MC South West proud of its Sri Lankan connection

One of the newest teams on the non-league block is MC South West, who play their home matches at Imperial Fields in Tooting.

The MC part of the team’s name comes from Mahajana College in Sri Lanka, where many parents of the players studied before founding the club.

MC South West celebrate having a large Sri Lankan base of players and are hoping to provide an opportunity for Asian players to develop their game and move up the football pyramid.

Chairman Shea Brady said: “Asian players predominantly tend to stick to Tamil or Muslim leagues; they don’t join non-league and that is a real issue in their development.

“In south west London it is often either fully white teams or fully black teams, there’s not much Asian representation.
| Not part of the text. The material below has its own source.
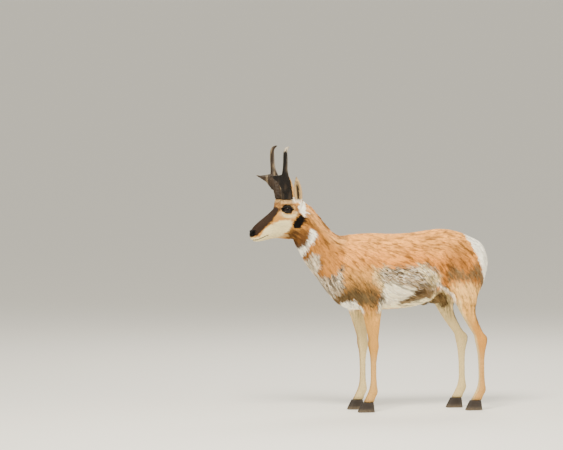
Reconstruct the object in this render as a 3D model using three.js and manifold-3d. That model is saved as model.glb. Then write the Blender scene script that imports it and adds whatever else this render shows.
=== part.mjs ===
// A pronghorn buck, standing, at life size. Millimetres, +Z up, nose towards -X, left side towards -Y.
// Its outline is given in profile, as pairs of points on the two edges of each part, with a half width between.
import * as THREE from "three";
import { mergeVertices } from "three/addons/utils/BufferGeometryUtils.js";
import Module from "manifold-3d";

const wasm = await Module();
wasm.setup();

// Driving dimensions
const GAP = 0.3; // what touching parts keep between them
const BODY_SIDES = 28;
const LEG_SIDES = 12;
const HORN_SIDES = 12;
const EAR_SIDES = 12;
const CLAW_SIDES = 12;
const HEAD_TURN = THREE.MathUtils.degToRad(8); // the head looks a little to the left
const NECK_BASE = new THREE.Vector2(-330, 760); // x, z where the turn begins
const NECK_TOP = new THREE.Vector2(-505, 955); // and where it is complete
const TURN_PIVOT_X = -400;
const EYE = { x: -604, y: 40, z: 1012, radius: 25, lid: 3.5 };
const EYE_OPENING = { length: 47, height: 29, tilt: -0.12 };
const PEDICEL_TOP = 1065; // where the horn sheaths begin
const CORONET_HEIGHT = 50; // where the claws begin
const FORELEG_CUT = 498; // the foreleg is named from here down
const HINDLEG_CUT = 560;
const CARPUS_CUT = 318;
const HOCK_CUT = 322;
const NAPE_LOCKS = { count: 16, length: 66, width: 24, thickness: 5, lift: 7 };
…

We’re really proud of the position we take where we say that anyone is welcome.

“We’ve got this incredibly diverse team of people from lots of backgrounds and you don’t really see that in non-league football.”

Originally founded in 2005 as South West FC by a group of friends from university, last year the club merged with fellow local non-league side MC United, having faced collapse due to financial and practical instability.

SRI LANKAN: The club is proud of its Sri Lankan connection

MC South West marked their debut in the Surrey South Eastern Combination Division Two with a mid-table finish.

After a successful recruitment campaign they are looking to improve, however having won just one in four games this season, it is proving more difficult than expected.

Brady explained: “It was a transitional makeshift year.

“I think we’ve got a good chance of finishing in the top half of the table. It is going to be a really intense season. Hopefully, we’ll get back to winning ways.”

Co-managers Onen and Jesam Eyong played for the club for over a decade before turning to management last campaign.

The brothers felt empowered to take on the role after realising the necessity for black management, an issue Brady highlighted as prevalent within football.

He said: “Black coaches really aren’t getting the opportunities that they deserve. It is more profound in the Premier League but as you go down the pyramid it does trickle through.”

Off the pitch the club have been working with the committee at Mahajana College to help raise funds to support the area of Jaffna in Sri Lanka.

Closer to home, this year saw the launch of the inaugural Southwestival, a tournament between local non-league sides.

Brady hopes to build on the event next year to support local businesses and create a greater sense of community in the area.

He urged: “Follow your local team, please get down there and support them. It really is passion, a burning passion for us and we wouldn’t be coming every week if we weren’t.”

With the coronavirus pandemic prohibiting fans from football league stadiums, there has never been a better time to go and support your local side.